[What needs to be done]:
Copy nothing but the lines below running from the line containing "points.push(new THREE.Vector2(0, THICKNESS" through the line containing "shown = obj.evaluated_get(depsgraph)", both end lines included.

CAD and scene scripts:
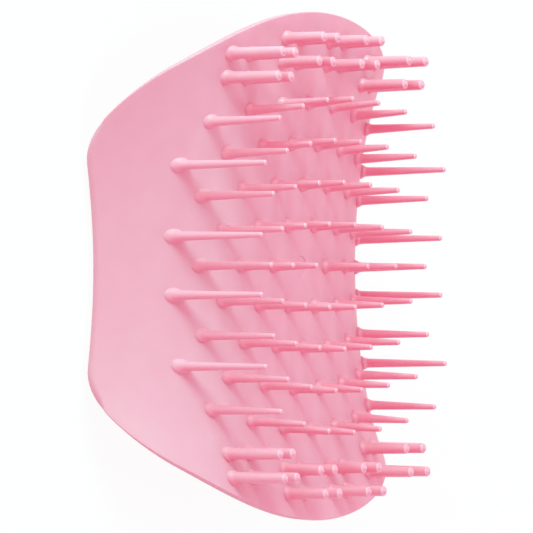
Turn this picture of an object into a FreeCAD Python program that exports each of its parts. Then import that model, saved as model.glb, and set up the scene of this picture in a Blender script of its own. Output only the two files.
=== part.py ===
import FreeCAD, Part
import math
import os

from FreeCAD import Vector

# Scalp massager brush: a saddle-shaped palm brush in two nested moulded shells, with 98 teeth.
# X runs across the hand, Y along it and Z out through the teeth. The brush lies on the lower
# edges of its two wings, which stand on Z = 0, and it is symmetric about X = 0 and Y = 0.

# Rim outline, seen along Z
LENGTH = 95.0            # tip to tip of the two rounded ends
WAIST_WIDTH = 78.2       # across the narrowest place, where thumb and fingers hold
END_RADIUS = 58.0        # of the broad arc at each end
WAIST_RADIUS = 95.0      # of the hollow arc at each side
CORNER_RADIUS = 18.0     # of the arc that joins a side to an end

# Saddle of the tooth side
CROWN_RADIUS = 129.0     # curvature across the middle of the pad
ARCH_DROP = 19.6         # fall of the rim below the pad centre, at the waist
SADDLE_RADIUS = 241.0    # curvature along the middle of the pad, ends rising
END_ARCH = 0.25          # share of the arch that is left at the two ends

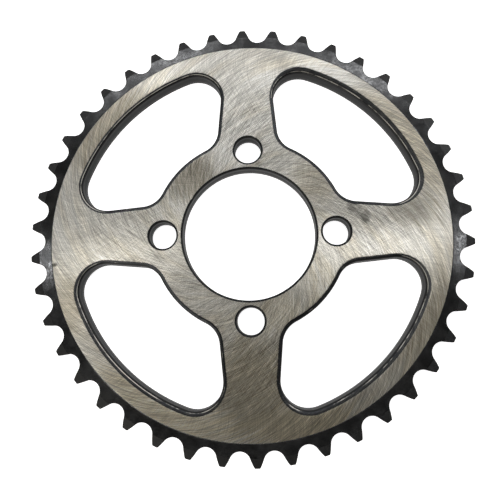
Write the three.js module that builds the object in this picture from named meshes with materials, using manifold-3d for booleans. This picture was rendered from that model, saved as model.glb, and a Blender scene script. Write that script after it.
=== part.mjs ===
// Rear sprocket of a small motorcycle: one flat steel plate, ground on both faces, with a toothed
// rim for the drive chain, four spokes, a centring bore and four hub bolt holes.
// Millimetres. The plate lies flat: +Z is the wheel axis, z = 0 is the face that seats on the wheel
// hub, the origin is the bore's centre on that face, and +X runs through one bolt hole.
import * as THREE from 'three';
import { mergeVertices } from 'three/addons/utils/BufferGeometryUtils.js';
import Module from 'manifold-3d';

// Chain and teeth
const CHAIN_PITCH = 12.7;
const TOOTH_COUNT = 42;
const SEAT_R = 3.95; // roller seat, a little over the chain roller's 3.89 radius
const SEAT_HALF_ANGLE = THREE.MathUtils.degToRad(67.2); // from the gap's inward direction
const FLANK_R = 26.8; // convex tooth flank
const TIP_R = 87.2;
const FIRST_TOOTH_ANGLE = THREE.MathUtils.degToRad(5.28); // a tooth's centre line, from +X

// Plate and rim section
const THICKNESS = 6;
const GROUND_R = 78.05; // outer edge of the ground faces
const SHOULDER_R = 78.35; // the rim starts a small step below the ground faces
const SHOULDER_DROP = 0.3;
const RELIEF_R = 83.4; // the gentle rim cone meets the steeper tip facet here
const RELIEF_DROP = 0.75;
const TIP_DROP = 1.65;

// Hub
const BORE_R = 26.05;
const BOLT_HOLE_R = 5.25;
const BOLT_CIRCLE_R = 33.95;
const BOLT_COUNT = 4;

// Windows between the spokes
const WINDOW_OUTER_R = 70.4;
const WINDOW_INNER_R = 38.5;
const OUTER_FILLET = 10.3;
const INNER_FILLET = 9.6;
const SPOKE_HALF_WIDTH = 10.6; // at SPOKE_GAUGE_R out from the bore's centre
const SPOKE_GAUGE_R = 57.5;
const SPOKE_FLARE = THREE.MathUtils.degToRad(5.25); // each side leans out towards the hub

// Rounded-over edges of every cut opening
const EDGE_BREAK = 0.5;

// Fineness
const RIM_SEGMENTS = TOOTH_COUNT * 2;
const BOLT_HOLE_SEGMENTS = 24;
const SEAT_POINTS = 5;
const FLANK_POINTS = 2;
const FILLET_POINTS = 6;
const OUTER_ARC_POINTS = 11;
const INNER_ARC_POINTS = 7;
const OVERSHOOT = 1; // how far each cutter runs past a face
const MERGE_TOLERANCE = 1e-4;

const GROUND_STEEL = { color: 0xa9a496, roughness: 0.35, metalness: 1 };

const PITCH_R = CHAIN_PITCH / (2 * Math.sin(Math.PI / TOOTH_COUNT));
const TOOTH_STEP = (2 * Math.PI) / TOOTH_COUNT;

const wasm = await Module();
wasm.setup();

// Solids and geometries

function toSolid(geometry) {
  const bare = geometry.clone();
  bare.deleteAttribute('normal');
  bare.deleteAttribute('uv');
  const merged = mergeVertices(bare, MERGE_TOLERANCE);
  return new wasm.Manifold(new wasm.Mesh({
    numProp: 3,
    vertProperties: new Float32Array(merged.getAttribute('position').array),
    triVerts: new Uint32Array(merged.getIndex().array),
  }));
}

function toGeometry(solid) {
  const mesh = solid.getMesh();
  const geometry = new THREE.BufferGeometry();
  geometry.setAttribute('position', new THREE.BufferAttribute(mesh.vertProperties, 3));
  geometry.setIndex(new THREE.BufferAttribute(mesh.triVerts, 1));
  geometry.computeVertexNormals();
  return geometry;
}

function at(centre, radius, angle) {
  return new THREE.Vector2(Math.cos(angle), Math.sin(angle)).multiplyScalar(radius).add(centre);
}

// Points of an arc, both ends included.
function arc(centre, radius, from, to, count) {
  const points = [];
  for (let i = 0; i < count; i += 1) {
    points.push(at(centre, radius, from + ((to - from) * i) / (count - 1)));
  }
  return points;
}

// A closed section of [radius, height] points, turned about Z.
function turned(profile, segments) {
  const points = profile.map(([radius, height]) => new THREE.Vector2(radius, height));
  return new THREE.LatheGeometry([...points, points[0]], segments).rotateX(Math.PI / 2);
}

// The rim

// Half of a tooth gap that is centred on the +X direction, from its bottom to the tooth's tip.
function halfGap() {
  const seatCentre = new THREE.Vector2(PITCH_R, 0);
  const seat = arc(seatCentre, SEAT_R, Math.PI, Math.PI - SEAT_HALF_ANGLE, SEAT_POINTS);
  // The flank's centre lies on the line through the seat's centre and the end of the seat's arc.
  const seatEnd = seat[seat.length - 1];
  const outward = seatEnd.clone().sub(seatCentre).normalize();
  const flankCentre = seatEnd.clone().addScaledVector(outward, FLANK_R);
  // It crosses the tip circle where its distance from the bore's centre is TIP_R.
  const reach = flankCentre.length();
  const bearing = flankCentre.angle();
  const cosine = (reach ** 2 + TIP_R ** 2 - FLANK_R ** 2) / (2 * reach * TIP_R);
  const tipEnd = at(new THREE.Vector2(), TIP_R, bearing - Math.acos(cosine));
  const start = seatEnd.clone().sub(flankCentre).angle();
  const end = tipEnd.clone().sub(flankCentre).angle();
  return [...seat, ...arc(flankCentre, FLANK_R, start, end, FLANK_POINTS + 1).slice(1)];
}

function toothOutline() {
  const half = halfGap();
  const mirrored = half.slice(1).reverse().map((point) => new THREE.Vector2(point.x, -point.y));
  const gap = [...mirrored, ...half];
  const points = [];
  for (let i = 0; i < TOOTH_COUNT; i += 1) {
    const angle = FIRST_TOOTH_ANGLE + TOOTH_STEP * (i + 0.5);
    points.push(...gap.map((point) => point.clone().rotateAround(new THREE.Vector2(), angle)));
  }
  return new THREE.Shape(points);
}

function rimRing() {
  const inner = BORE_R;
  const outer = TIP_R + OVERSHOOT;
  const slope = (TIP_DROP - RELIEF_DROP) / (TIP_R - RELIEF_R);
  const outerDrop = TIP_DROP + slope * OVERSHOOT;
  const front = [
    [outer, THICKNESS - outerDrop],
    [RELIEF_R, THICKNESS - RELIEF_DROP],
    [SHOULDER_R, THICKNESS - SHOULDER_DROP],
    [GROUND_R, THICKNESS],
    [inner + EDGE_BREAK, THICKNESS],
    [inner, THICKNESS - EDGE_BREAK],
  ];
  const back = front.map(([radius, height]) => [radius, THICKNESS - height]).reverse();
  const ring = toSolid(turned([...back, ...front], RIM_SEGMENTS));
  const teeth = new THREE.ExtrudeGeometry(toothOutline(), {
    depth: THICKNESS + 2 * OVERSHOOT,
    bevelEnabled: false,
  });
  return ring.intersect(toSolid(teeth.translate(0, 0, -OVERSHOOT)));
}

// The openings

// A straight cutter right through the plate, and a bevelled one at each face that takes EDGE_BREAK
// off the opening's edge.
function outlineCutter(outline) {
  const flare = {
    depth: OVERSHOOT,
    bevelEnabled: true,
    bevelThickness: EDGE_BREAK,
    bevelSize: EDGE_BREAK,
    bevelSegments: 1,
  };
  const straight = { depth: THICKNESS + 2 * OVERSHOOT, bevelEnabled: false };
  const shape = new THREE.Shape(outline);
  const middle = toSolid(new THREE.ExtrudeGeometry(shape, straight).translate(0, 0, -OVERSHOOT));
  const front = toSolid(new THREE.ExtrudeGeometry(shape, flare).translate(0, 0, THICKNESS));
  const back = toSolid(new THREE.ExtrudeGeometry(shape, flare).translate(0, 0, -OVERSHOOT));
  return middle.add(front).add(back);
}

// The window between the spokes along +X and +Y. Each spoke's side is a straight line, joined to
// the rim's arc and the hub's arc by a fillet.
function windowOutline() {
  const origin = new THREE.Vector2();
  const along = new THREE.Vector2(Math.cos(SPOKE_FLARE), -Math.sin(SPOKE_FLARE));
  const across = new THREE.Vector2(Math.sin(SPOKE_FLARE), Math.cos(SPOKE_FLARE));
  const sideDistance = across.dot(new THREE.Vector2(SPOKE_GAUGE_R, SPOKE_HALF_WIDTH));
  const filletCentre = (reach, fillet) => {
    const offset = sideDistance + fillet;
    const run = Math.sqrt(reach ** 2 - offset ** 2);
    return across.clone().multiplyScalar(offset).addScaledVector(along, run);
  };
  const inner = filletCentre(WINDOW_INNER_R + INNER_FILLET, INNER_FILLET);
  const outer = filletCentre(WINDOW_OUTER_R - OUTER_FILLET, OUTER_FILLET);
  const onSide = across.angle();
  const side = [
    ...arc(inner, INNER_FILLET, inner.angle() + Math.PI, onSide + Math.PI, FILLET_POINTS),
    ...arc(outer, OUTER_FILLET, onSide - Math.PI, outer.angle(), FILLET_POINTS),
  ];
  const otherSide = side.map((point) => new THREE.Vector2(point.y, point.x)).reverse();
  const quarter = Math.PI / 2;
  const rimArc = arc(origin, WINDOW_OUTER_R, outer.angle(), quarter - outer.angle(), OUTER_ARC_POINTS);
  const hubArc = arc(origin, WINDOW_INNER_R, quarter - inner.angle(), inner.angle(), INNER_ARC_POINTS);
  return [...side, ...rimArc.slice(1, -1), ...otherSide, ...hubArc.slice(1, -1)];
}

function boltHoleCutter() {
  const flareR = BOLT_HOLE_R + EDGE_BREAK + OVERSHOOT;
  const profile = [
    [0, -OVERSHOOT],
    [flareR, -OVERSHOOT],
    [BOLT_HOLE_R, EDGE_BREAK],
    [BOLT_HOLE_R, THICKNESS - EDGE_BREAK],
    [flareR, THICKNESS + OVERSHOOT],
  ];
  const points = profile.map(([radius, height]) => new THREE.Vector2(radius, height));
  points.push(new THREE.Vector2(0, THICKNESS + OVERSHOOT));
  const hole = new THREE.LatheGeometry(points, BOLT_HOLE_SEGMENTS).rotateX(Math.PI / 2);
  return hole.translate(BOLT_CIRCLE_R, 0, 0);
}

// The plate

function sprocketPlate() {
  let plate = rimRing();
  const window = outlineCutter(windowOutline());
  const boltHole = toSolid(boltHoleCutter());
  for (let i = 0; i < BOLT_COUNT; i += 1) {
    const turn = [0, 0, THREE.MathUtils.radToDeg((2 * Math.PI * i) / BOLT_COUNT)];
    plate = plate.subtract(window.rotate(turn)).subtract(boltHole.rotate(turn));
  }
  const mesh = new THREE.Mesh(toGeometry(plate), new THREE.MeshStandardMaterial(GROUND_STEEL));
  mesh.name = 'sprocket_plate';
  return mesh;
}

const sprocket = new THREE.Group();
sprocket.add(sprocketPlate());

export default sprocket;
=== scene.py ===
"""Rear sprocket: a flat ground steel plate with a blackened toothed rim, in a plain pale studio."""

import math

import bmesh
import bpy
from mathutils import Matrix, Vector
from mathutils.geometry import delaunay_2d_cdt


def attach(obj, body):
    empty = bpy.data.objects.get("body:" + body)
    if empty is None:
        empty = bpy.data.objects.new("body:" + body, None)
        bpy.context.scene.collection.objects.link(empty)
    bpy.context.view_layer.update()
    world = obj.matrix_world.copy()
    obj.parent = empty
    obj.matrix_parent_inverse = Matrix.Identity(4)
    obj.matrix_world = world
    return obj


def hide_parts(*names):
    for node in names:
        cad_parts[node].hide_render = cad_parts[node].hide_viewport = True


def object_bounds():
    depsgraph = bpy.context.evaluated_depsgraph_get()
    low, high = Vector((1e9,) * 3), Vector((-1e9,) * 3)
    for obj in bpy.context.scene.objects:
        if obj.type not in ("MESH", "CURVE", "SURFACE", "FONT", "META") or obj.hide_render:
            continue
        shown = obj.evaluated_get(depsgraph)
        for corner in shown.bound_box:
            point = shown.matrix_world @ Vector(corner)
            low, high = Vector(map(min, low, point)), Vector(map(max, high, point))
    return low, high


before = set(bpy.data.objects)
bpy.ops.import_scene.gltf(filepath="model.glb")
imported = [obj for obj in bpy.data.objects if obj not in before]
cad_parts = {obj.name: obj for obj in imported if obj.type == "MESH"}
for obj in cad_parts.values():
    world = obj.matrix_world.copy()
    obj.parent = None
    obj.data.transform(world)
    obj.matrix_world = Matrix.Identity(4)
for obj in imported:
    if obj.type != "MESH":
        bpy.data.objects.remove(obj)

CAD_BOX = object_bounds()

MM = 0.001  # the sizes below are in millimetres, the scene is in metres

# Chain and teeth
CHAIN_PITCH = 12.7
TOOTH_COUNT = 42
SEAT_R = 3.95
SEAT_HALF_ANGLE = math.radians(67.2)
FLANK_R = 26.8
TIP_R = 87.2
TIP_CORNER_R = 0.5
FIRST_TOOTH_ANGLE = math.radians(5.28)
TOOTH_EDGE_R = 0.22  # the small round along every tooth's edge

# Plate and rim section
BACK_Z = CAD_BOX[0].z / MM
FACE_Z = CAD_BOX[1].z / MM
THICKNESS = FACE_Z - BACK_Z
GROUND_R = 78.05
SHOULDER_R = 78.35
SHOULDER_DROP = 0.3
RELIEF_R = 83.4
RELIEF_DROP = 0.75
TIP_DROP = 1.65

# Hub
BORE_R = 26.05
BOLT_HOLE_R = 5.25
BOLT_CIRCLE_R = 33.95

# Windows between the spokes
WINDOW_OUTER_R = 70.4
WINDOW_INNER_R = 38.5
OUTER_FILLET = 10.3
INNER_FILLET = 9.6
SPOKE_HALF_WIDTH = 10.6
SPOKE_GAUGE_R = 57.5
SPOKE_FLARE = math.radians(5.25)

# The openings' edges. The punch has rolled them over on the front: the face first sags towards the
# opening, and then rounds down into the wall. The back face is flat up to a nearly sharp edge.
EDGE_ROUND = 0.65
BACK_EDGE_ROUND = 0.12
WORN_WIDTH = 0.22  # a line along the start of the round, where handling has worn the black off
SAG = 0.14  # drop per square millimetre of the way from the flat face
HOLE_ROLL = 1.0  # how far from the wall the sag starts, round the bore and the bolt holes
WINDOW_ROLL = 2.0  # the same at a window's spokes and hub
RIM_ROLLS = (2.8, 2.0, 2.4, 2.4)  # the same at the rim side of each window
RIM_ROLL_START_R = 60.0  # a window's roll widens from here to its rim side
SUPPORT = 0.3  # a narrow strip of flat face beside each round, which keeps the shading crisp

PITCH_R = CHAIN_PITCH / (2 * math.sin(math.pi / TOOTH_COUNT))
TOOTH_STEP = 2 * math.pi / TOOTH_COUNT
QUARTER = math.pi / 2


# The camera

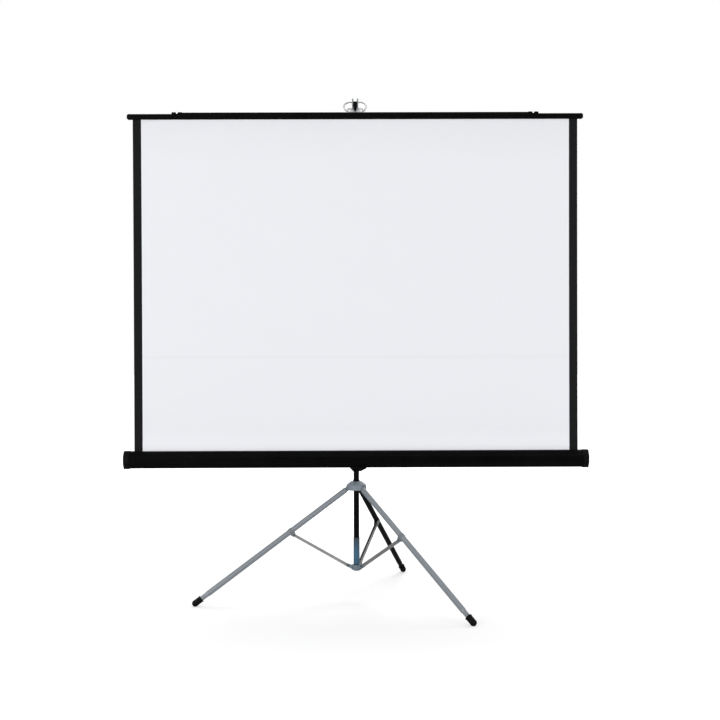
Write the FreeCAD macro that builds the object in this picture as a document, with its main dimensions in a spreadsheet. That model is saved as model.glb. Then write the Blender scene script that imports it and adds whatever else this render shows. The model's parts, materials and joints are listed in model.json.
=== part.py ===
import FreeCAD, Part
import math
import os
import types

import Sketcher

# Tripod projection screen, millimetres, +Z up, the viewer looks along +Y.
# The origin lies on the floor, at the centre of the object's box.

SIZES = {
    # Tripod stance
    "foot_circle_radius": 640,
    "foot_ball_radius": 13,
    "foot_ball_height": 12,
    "left_foot_advance": 121,
    "tripod_legs": 3,
    # Rubber feet
    "foot_sleeve_length": 30,
    "foot_rim_diameter": 27.6,
    "foot_rim_length": 4,
    # Leg tubes
    "leg_pivot_radius": 32,
    "leg_pivot_drop": 118.6,
    "leg_tube_diameter": 22,
    "leg_tube_wall": 1.2,
    "leg_tube_start": 16,
    "leg_neck_diameter": 18.5,
    "leg_neck_start": 62,
    "leg_neck_taper": 8,
    # Leg top fittings
    "leg_tongue_thickness": 12,
    "leg_tongue_width": 16,
    "leg_flange_length": 2.5,
    "leg_plug_length": 26,
    "leg_pin_diameter": 6,
    "leg_pin_length": 42,
    # Hub casting and its bushing
    "hub_diameter": 80,
    "hub_rise": 26,
    "hub_drop": 9,
    "hub_crown_diameter": 42,
    "hub_crown_height": 15,
    "hub_crown_radius": 12,
    "hub_shoulder_radius": 10,
    "hub_rim_radius": 3,
    "hub_slot_side_gap": 0.3,
    "hub_slot_roof_gap": 0.6,
    "hub_bushing_diameter": 26.5,
    "hub_bushing_rise": 5,
    "hub_bushing_drop": 4,
    # Brace brackets on the legs
    "brace_leg_distance": 285,
    "brace_drop": 18,
    "bracket_length": 22,
    "bracket_wall": 2,
    "bracket_side_gap": 0.6,
    "bracket_edge": 6,
    "clamp_wall": 1.2,
    "clamp_length": 16,
    # Braces
    "brace_width": 11,
    "brace_wall": 1.6,
    "brace_pin_diameter": 5,
    # Brace collar at the mast's foot
    "collar_diameter": 40,
    "collar_bottom_height": 120,
    "collar_height": 20,
    "collar_edge": 2,
    "collar_pin_radius": 37,
    "collar_pin_height": 139,
    "collar_ear_radius": 6,
    "collar_ear_wall": 2.5,
    "collar_ear_gap": 0.5,
    "rivet_head_diameter": 9,
    "rivet_head_height": 2,
    # Mast
    "mast_diameter": 22,
    "mast_wall": 1.2,
    "mast_top_height": 1408,
    "mast_plug_length": 20,
    "mast_plug_flange_diameter": 26,
    "mast_plug_flange_height": 3,
    "sleeve_diameter": 24,
    "sleeve_length": 106,
    "sleeve_collar_gap": 2,
    # Rod guide at the mast's top
    "guide_diameter": 27,
    "guide_skirt_length": 24,
    "guide_head_height": 12,
    "guide_ear_reach": 22,
    "guide_ear_height": 12,
    "guide_ear_wall": 2,
    "latch_width": 8,
    "latch_thickness": 3,
    "latch_length": 42,
    "latch_offset": 19,
    "latch_pin_diameter": 3,
    # Extension rod
    "rod_diameter": 15,
    "rod_wall": 1,
    "rod_bottom_height": 616,
    "rod_foot_length": 20,
    "rod_foot_plug_length": 12,
    # Hook on the rod
    "hook_cap_width": 19,
    "hook_cap_skirt": 18,
    "hook_arm_width": 12,
    "hook_arm_height": 9,
    "hook_seat_gap": 0.3,
    "hook_throat_gap": 3.2,
    "hook_tongue_width": 16,
    "hook_tongue_tip_width": 5,
    "hook_tongue_thickness": 4.5,
    "hook_tongue_drop": 38,
    "hook_tongue_rise": 1,
    "fork_width": 25,
    "fork_thickness": 2.5,
    "fork_prong_width": 6,
    "fork_drop": 28,
    "fork_rise": 13,
    "fork_root_height": 14,
    # Carriage on the mast
    "carriage_diameter": 31,
    "carriage_drop": 35.6,
    "carriage_rise": 67.4,
    "liner_thickness": 1.6,
    "liner_lip": 1.5,
    "skirt_height": 17,
    "skirt_neck_diameter": 29,
    "skirt_top_diameter": 54,
    "skirt_rim_height": 3,
    "boss_diameter": 40,
    "boss_reach": 19,
    "stud_diameter": 10,
    "stud_reach": 5,
    "washer_diameter": 38,
    "washer_thickness": 1.5,
    # Trigger under the case
    "trigger_width": 10,
    "trigger_thickness": 5,
    "trigger_start": 15,
    "trigger_reach": 41,
    "trigger_low_drop": 50.6,
    "trigger_high_drop": 39.6,
    "trigger_pin_diameter": 3,
    "trigger_pin_reach": 20,
    "trigger_cheek_wall": 3,
    "trigger_cheek_reach": 6,
    "trigger_side_gap": 0.5,
    # Case
    "case_height": 565.6,
    "case_flats": 65,
    "case_sides": 8,
    "case_wall": 1.5,
    "case_length": 1825,
    "case_slot_width": 6.6,
    "cap_flats": 70,
    "cap_length": 22,
    "cap_floor": 4,
    "cap_screw_diameter": 7,
    "cap_screw_height": 1.5,
    "cap_screw_spread": 40,
    "bracket_plate_wall": 3,
    "bracket_plate_length": 120,
    "bracket_lip": 12,
    "case_rivet_diameter": 8,
    "case_rivet_height": 1.4,
    "case_rivet_inner": 28,
    "case_rivet_outer": 50,
    # Roller in the case
    "roller_diameter": 24,
    "roller_wall": 1.2,
    "roller_overhang": 5,
    "roller_offset": 8,
    "roll_diameter": 30,
    "roller_plug_length": 24,
    "roller_plug_flange": 3,
    "axle_diameter": 8,
    "axle_end_gap": 11.3,
    "bearing_diameter": 18,
    "bearing_bore_depth": 12,
    "spring_diameter": 18,
    "spring_bore": 8,
    "spring_length": 440,
    # Fabric
    "fabric_case_margin": 37.5,
    "fabric_slat_margin": 22.5,
    "fabric_thickness": 0.8,
    "fabric_gap": 0.3,
    # Top slat
    "slat_bottom_height": 1903.5,
    "slat_height": 22,
    "slat_thickness": 11,
    "slat_length": 1795,
    "slat_bevel": 2,
    "slat_groove_depth": 8,
    "slat_groove_width": 2,
    "slat_cap_length": 12,
    "slat_cap_bevel": 5,
    "spine_length": 1444,
    "spine_height": 5.5,
    "spine_width": 6,
    "spine_clip_length": 38,
    "spine_clip_wall": 1.5,
    "stud_head_diameter": 9,
    "stud_head_height": 3.5,
    "stud_rise": 4.2,
    "stud_shank_diameter": 4,
    "stud_spread": 1402,
    # Bail
    "bail_wire_diameter": 6,
    "bail_foot_spread": 74,
    "bail_waist_spread": 94.6,
    "bail_waist_rise": 22,
    "bail_top_spread": 52,
    "bail_rise": 33,
    "bail_bend_radius": 11,
    "bail_foot_bend_radius": 4.5,
    "bail_foot_length": 10,
    "bail_pivot_rise": 6.5,
    "bail_plate_thickness": 2,
    "bail_plate_height": 17,
    "bail_plate_width": 60,
    "bail_knuckle_diameter": 10,
    "bail_knuckle_length": 5.5,
    # Clearances shared by all pieces
    "running_gap": 0.05,
    "body_gap": 0.3,
    "cut_overrun": 3,
}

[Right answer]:
  points.push(new THREE.Vector2(0, THICKNESS + OVERSHOOT));
  const hole = new THREE.LatheGeometry(points, BOLT_HOLE_SEGMENTS).rotateX(Math.PI / 2);
  return hole.translate(BOLT_CIRCLE_R, 0, 0);
}

// The plate

function sprocketPlate() {
  let plate = rimRing();
  const window = outlineCutter(windowOutline());
  const boltHole = toSolid(boltHoleCutter());
  for (let i = 0; i < BOLT_COUNT; i += 1) {
    const turn = [0, 0, THREE.MathUtils.radToDeg((2 * Math.PI * i) / BOLT_COUNT)];
    plate = plate.subtract(window.rotate(turn)).subtract(boltHole.rotate(turn));
  }
  const mesh = new THREE.Mesh(toGeometry(plate), new THREE.MeshStandardMaterial(GROUND_STEEL));
  mesh.name = 'sprocket_plate';
  return mesh;
}

const sprocket = new THREE.Group();
sprocket.add(sprocketPlate());

export default sprocket;
=== scene.py ===
"""Rear sprocket: a flat ground steel plate with a blackened toothed rim, in a plain pale studio."""

import math

import bmesh
import bpy
from mathutils import Matrix, Vector
from mathutils.geometry import delaunay_2d_cdt


def attach(obj, body):
    empty = bpy.data.objects.get("body:" + body)
    if empty is None:
        empty = bpy.data.objects.new("body:" + body, None)
        bpy.context.scene.collection.objects.link(empty)
    bpy.context.view_layer.update()
    world = obj.matrix_world.copy()
    obj.parent = empty
    obj.matrix_parent_inverse = Matrix.Identity(4)
    obj.matrix_world = world
    return obj


def hide_parts(*names):
    for node in names:
        cad_parts[node].hide_render = cad_parts[node].hide_viewport = True


def object_bounds():
    depsgraph = bpy.context.evaluated_depsgraph_get()
    low, high = Vector((1e9,) * 3), Vector((-1e9,) * 3)
    for obj in bpy.context.scene.objects:
        if obj.type not in ("MESH", "CURVE", "SURFACE", "FONT", "META") or obj.hide_render:
            continue
        shown = obj.evaluated_get(depsgraph)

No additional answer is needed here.